(DATASET CONTENT):

---+---

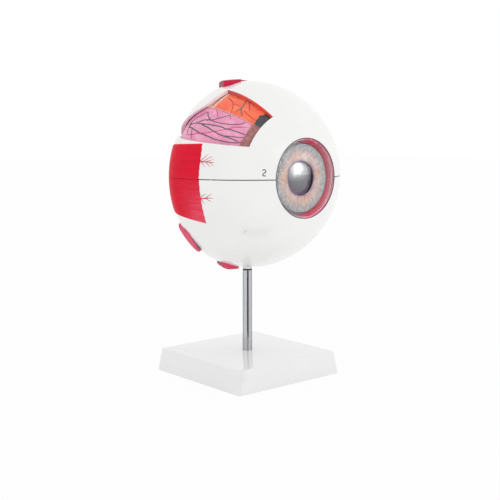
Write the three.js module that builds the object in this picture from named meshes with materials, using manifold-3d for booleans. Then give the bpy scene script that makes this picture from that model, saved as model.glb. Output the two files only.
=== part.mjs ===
// Eye anatomy model on a stand: a right eye, about six times life size, in nested shells that part
// at a level seam half way up. Millimetres, +Z up. The origin is the middle of the underside of the
// base, the eye looks along -Y, and the temple side of the eye is -X.

import * as THREE from 'three';
import { mergeVertices } from 'three/addons/utils/BufferGeometryUtils.js';
import Module from 'manifold-3d';

const wasm = await Module();
wasm.setup();

// Base and rod

const BASE_SIDE = 112.4;           // side of the square base on the table
const BASE_HEIGHT = 19.5;
const BASE_DRAFT = 2.5;            // how far each side leans in towards the top
const BASE_CORNER_RADIUS = 3;
const BASE_TOP_ROUND = 1.2;
const BASE_POCKET_CORNER = 1.5;    // inside corners of the hollow
const BASE_WALL = 3;
const BASE_RIB = 2.4;
const BASE_BOSS_RADIUS = 9;
const BASE_BOSS_FLOOR = 4;         // plastic left under the end of the rod
const ROD_RADIUS = 4;
const ROD_EXPOSED = 70.1;          // rod that shows between the base and the washer
const ROD_CHAMFER = 0.5;
const ROD_SPIGOT_RADIUS = 3;       // thinner end that enters the globe
const WASHER_THICKNESS = 0.8;      // between the shoulder of the rod and the neck of the globe

// Globe and the shells nested in it

const GLOBE_RADIUS = 78.7;
const REAR_DEPTH = 40.5;           // the back of the globe is flatter than its front
const REAR_FULLNESS = 1.7;         // 2 would make the back an ellipse
const SCLERA_WALL = 3;
const CHOROID_WALL = 1.6;
const RETINA_WALL = 1.6;
const VITREOUS_WALL = 2;
const SEAM_GAP = 0.4;              // between upper and lower halves
const LAYER_GAP = 0.4;             // between nested shells
const FIT = 0.3;                   // between pieces that are glued or seated
const NECK_RADIUS = 4.2;           // short round neck under the globe
const NECK_LENGTH = 1.6;
const SOCKET_BOSS_RADIUS = 7;
const SOCKET_FLOOR = 1.6;
const PEG_RADIUS = 0.8;
const PEG_HEIGHT = 2.6;
const PEG_ANGLES = [62, 140, 220, 298];   // around the seam, from the cornea

// Cornea, iris and lens

const CORNEA_RADIUS = 31.9;        // outer edge of the clear disc
const CORNEA_BULGE = 9.5;
const CORNEA_WALL = 1.4;
const CORNEA_FLANGE = 1;           // width of the flat edge round the dome
const CORNEA_REBATE = 1.6;         // depth of the step that the disc sits in
const CORNEA_EDGE_CHAMFER = 0.4;
const SEAT_WIDTH = 1;              // of the step that the disc rests on
const IRIS_RADIUS = 27.4;
const IRIS_DEPTH = 5.6;            // from the cornea's edge back to the rim of the iris
const IRIS_DISH = 0.5;             // the pupil lies this far behind the rim
const IRIS_WALL = 2;
const PUPIL_WALL = 1;              // the iris thins towards the pupil
const IRIS_LEDGE = 2;
const LEDGE_THICKNESS = 2.2;
const PUPIL_RADIUS = 14.2;
const LENS_RADIUS = 22;
const LENS_FRONT = 16;             // from the lens's widest section to its front
const LENS_REAR = 12;
const LENS_STANDOUT = 2.5;         // widest section of the lens in front of the clear body's face
const LENS_SEAT_RADIUS = 18;       // narrow end of the collar that the lens rests in

// Places on the globe, in degrees from the optical axis and round it

const CILIARY_REAR_ANGLE = 47.8;
const CILIARY_THIN_ANGLE = 39;     // in front of this the ring thickens towards the iris
const WINDOW_FRONT_ANGLE = 42.8;
const WINDOW_CORNER = 58;          // its rear edge bends at this height above the seam
const WINDOW_CORNER_REAR = -10.8;
const WINDOW_REAR_LEAN = 16;       // and leans forward by this angle above the bend
const WINDOW_REAR_LEAN_BELOW = 52;
const WINDOW_HIGH = 65;            // above the horizontal on the temple side
const WINDOW_FLOOR = 31.3;         // its lower edge, over the equator, lies this far above the seam
const WINDOW_FLOOR_SLOPE = 6;      // and slopes down towards the front
const RETINA_VIEW_HIGH = 49;       // the choroid is cut away below this line
const RETINA_VIEW_LOW = 16;
const RETINA_VIEW_REAR_ANGLE = 118;
const RETINA_VIEW_MARGIN = 0.4;    // degrees between the two round the cut
const RETINA_VIEW_STEP = 0.4;      // the retina is thicker there, and stands this far below the choroid
const CHOROID_VIEW_REAR = 5.5;     // and behind here, in front of the equator,
const CHOROID_VIEW_HIGH = 70;      // up to this line

// Muscle stumps

const SIDE_STRAP_PROUD = 1;
const SIDE_STRAP_TOP = 27.8;
const SIDE_STRAP_TOP_REAR = 26.3;
const SIDE_STRAP_BOTTOM_FRONT = 35;
const SIDE_STRAP_BOTTOM_REAR = 26;
const SIDE_STRAP_REAR = 21;
const LATERAL_INSERTION = 29;      // in front of the equator
const MEDIAL_INSERTION = 35;
const INSERTION_BOW = 2;
const RECTUS_PROUD = 0.9;
const RECTUS_SPREAD = 1.5;         // how much flatter the straps are than the globe, side to side
const RECTUS_TRAIL = 74;           // they leave the back of the globe on a flatter curve
const RECTUS_INSERTION = [         // from its middle, and behind the equator
  [-24, -6], [-19, -9.5], [-6, -7], [-1, 1], [12, 4], [22, 6],
];
const RECTUS_REAR = 8;
const RECTUS_HALF_REAR = 18;
const SUPERIOR_OFFSET = 6;         // towards the temple side
const INFERIOR_OFFSET = 9;
const ROD_NOTCH = 1.5;             // space between the lower strap and the neck of the globe
const OBLIQUE_TANGENT = 32;        // degrees below or above the horizontal where it leaves the globe
const OBLIQUE_REACH = 24;          // along the strap
const OBLIQUE_FRONT = 3;
const OBLIQUE_WIDTH = 17;
const OBLIQUE_PROUD = 0.9;
const OBLIQUE_THICKNESS = 3.2;
const NERVE_RADIUS = 12.5;
const NERVE_LENGTH = 14;
const NERVE_OFFSET = 11;           // towards the nose
const NERVE_SPLAY = 10;            // degrees
const NERVE_FLARE = 2.5;           // wider at its root
const NERVE_EDGE = 1;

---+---

(THE EXERCISE): Quote the listing in full, please, keeping every line exact.

(RESULT FOR THIS EXERCISE):
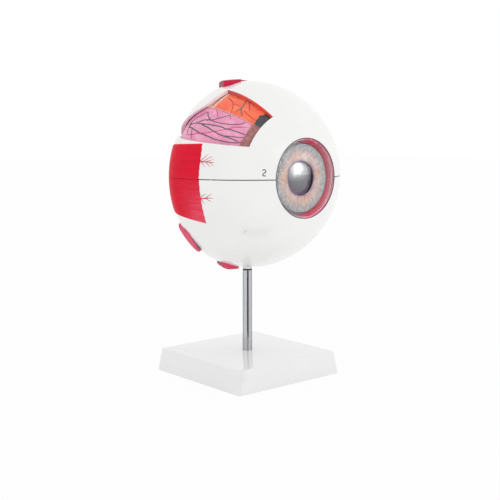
Write the three.js module that builds the object in this picture from named meshes with materials, using manifold-3d for booleans. Then give the bpy scene script that makes this picture from that model, saved as model.glb. Output the two files only.
=== part.mjs ===
// Eye anatomy model on a stand: a right eye, about six times life size, in nested shells that part
// at a level seam half way up. Millimetres, +Z up. The origin is the middle of the underside of the
// base, the eye looks along -Y, and the temple side of the eye is -X.

import * as THREE from 'three';
import { mergeVertices } from 'three/addons/utils/BufferGeometryUtils.js';
import Module from 'manifold-3d';

const wasm = await Module();
wasm.setup();

// Base and rod

const BASE_SIDE = 112.4;           // side of the square base on the table
const BASE_HEIGHT = 19.5;
const BASE_DRAFT = 2.5;            // how far each side leans in towards the top
const BASE_CORNER_RADIUS = 3;
const BASE_TOP_ROUND = 1.2;
const BASE_POCKET_CORNER = 1.5;    // inside corners of the hollow
const BASE_WALL = 3;
const BASE_RIB = 2.4;
const BASE_BOSS_RADIUS = 9;
const BASE_BOSS_FLOOR = 4;         // plastic left under the end of the rod
const ROD_RADIUS = 4;
const ROD_EXPOSED = 70.1;          // rod that shows between the base and the washer
const ROD_CHAMFER = 0.5;
const ROD_SPIGOT_RADIUS = 3;       // thinner end that enters the globe
const WASHER_THICKNESS = 0.8;      // between the shoulder of the rod and the neck of the globe

// Globe and the shells nested in it

const GLOBE_RADIUS = 78.7;
const REAR_DEPTH = 40.5;           // the back of the globe is flatter than its front
const REAR_FULLNESS = 1.7;         // 2 would make the back an ellipse
const SCLERA_WALL = 3;
const CHOROID_WALL = 1.6;
const RETINA_WALL = 1.6;
const VITREOUS_WALL = 2;
const SEAM_GAP = 0.4;              // between upper and lower halves
const LAYER_GAP = 0.4;             // between nested shells
const FIT = 0.3;                   // between pieces that are glued or seated
const NECK_RADIUS = 4.2;           // short round neck under the globe
const NECK_LENGTH = 1.6;
const SOCKET_BOSS_RADIUS = 7;
const SOCKET_FLOOR = 1.6;
const PEG_RADIUS = 0.8;
const PEG_HEIGHT = 2.6;
const PEG_ANGLES = [62, 140, 220, 298];   // around the seam, from the cornea

// Cornea, iris and lens

const CORNEA_RADIUS = 31.9;        // outer edge of the clear disc
const CORNEA_BULGE = 9.5;
const CORNEA_WALL = 1.4;
const CORNEA_FLANGE = 1;           // width of the flat edge round the dome
const CORNEA_REBATE = 1.6;         // depth of the step that the disc sits in
const CORNEA_EDGE_CHAMFER = 0.4;
const SEAT_WIDTH = 1;              // of the step that the disc rests on
const IRIS_RADIUS = 27.4;
const IRIS_DEPTH = 5.6;            // from the cornea's edge back to the rim of the iris
const IRIS_DISH = 0.5;             // the pupil lies this far behind the rim
const IRIS_WALL = 2;
const PUPIL_WALL = 1;              // the iris thins towards the pupil
const IRIS_LEDGE = 2;
const LEDGE_THICKNESS = 2.2;
const PUPIL_RADIUS = 14.2;
const LENS_RADIUS = 22;
const LENS_FRONT = 16;             // from the lens's widest section to its front
const LENS_REAR = 12;
const LENS_STANDOUT = 2.5;         // widest section of the lens in front of the clear body's face
const LENS_SEAT_RADIUS = 18;       // narrow end of the collar that the lens rests in

// Places on the globe, in degrees from the optical axis and round it

const CILIARY_REAR_ANGLE = 47.8;
const CILIARY_THIN_ANGLE = 39;     // in front of this the ring thickens towards the iris
const WINDOW_FRONT_ANGLE = 42.8;
const WINDOW_CORNER = 58;          // its rear edge bends at this height above the seam
const WINDOW_CORNER_REAR = -10.8;
const WINDOW_REAR_LEAN = 16;       // and leans forward by this angle above the bend
const WINDOW_REAR_LEAN_BELOW = 52;
const WINDOW_HIGH = 65;            // above the horizontal on the temple side
const WINDOW_FLOOR = 31.3;         // its lower edge, over the equator, lies this far above the seam
const WINDOW_FLOOR_SLOPE = 6;      // and slopes down towards the front
const RETINA_VIEW_HIGH = 49;       // the choroid is cut away below this line
const RETINA_VIEW_LOW = 16;
const RETINA_VIEW_REAR_ANGLE = 118;
const RETINA_VIEW_MARGIN = 0.4;    // degrees between the two round the cut
const RETINA_VIEW_STEP = 0.4;      // the retina is thicker there, and stands this far below the choroid
const CHOROID_VIEW_REAR = 5.5;     // and behind here, in front of the equator,
const CHOROID_VIEW_HIGH = 70;      // up to this line

// Muscle stumps

const SIDE_STRAP_PROUD = 1;
const SIDE_STRAP_TOP = 27.8;
const SIDE_STRAP_TOP_REAR = 26.3;
const SIDE_STRAP_BOTTOM_FRONT = 35;
const SIDE_STRAP_BOTTOM_REAR = 26;
const SIDE_STRAP_REAR = 21;
const LATERAL_INSERTION = 29;      // in front of the equator
const MEDIAL_INSERTION = 35;
const INSERTION_BOW = 2;
const RECTUS_PROUD = 0.9;
const RECTUS_SPREAD = 1.5;         // how much flatter the straps are than the globe, side to side
const RECTUS_TRAIL = 74;           // they leave the back of the globe on a flatter curve
const RECTUS_INSERTION = [         // from its middle, and behind the equator
  [-24, -6], [-19, -9.5], [-6, -7], [-1, 1], [12, 4], [22, 6],
];
const RECTUS_REAR = 8;
const RECTUS_HALF_REAR = 18;
const SUPERIOR_OFFSET = 6;         // towards the temple side
const INFERIOR_OFFSET = 9;
const ROD_NOTCH = 1.5;             // space between the lower strap and the neck of the globe
const OBLIQUE_TANGENT = 32;        // degrees below or above the horizontal where it leaves the globe
const OBLIQUE_REACH = 24;          // along the strap
const OBLIQUE_FRONT = 3;
const OBLIQUE_WIDTH = 17;
const OBLIQUE_PROUD = 0.9;
const OBLIQUE_THICKNESS = 3.2;
const NERVE_RADIUS = 12.5;
const NERVE_LENGTH = 14;
const NERVE_OFFSET = 11;           // towards the nose
const NERVE_SPLAY = 10;            // degrees
const NERVE_FLARE = 2.5;           // wider at its root
const NERVE_EDGE = 1;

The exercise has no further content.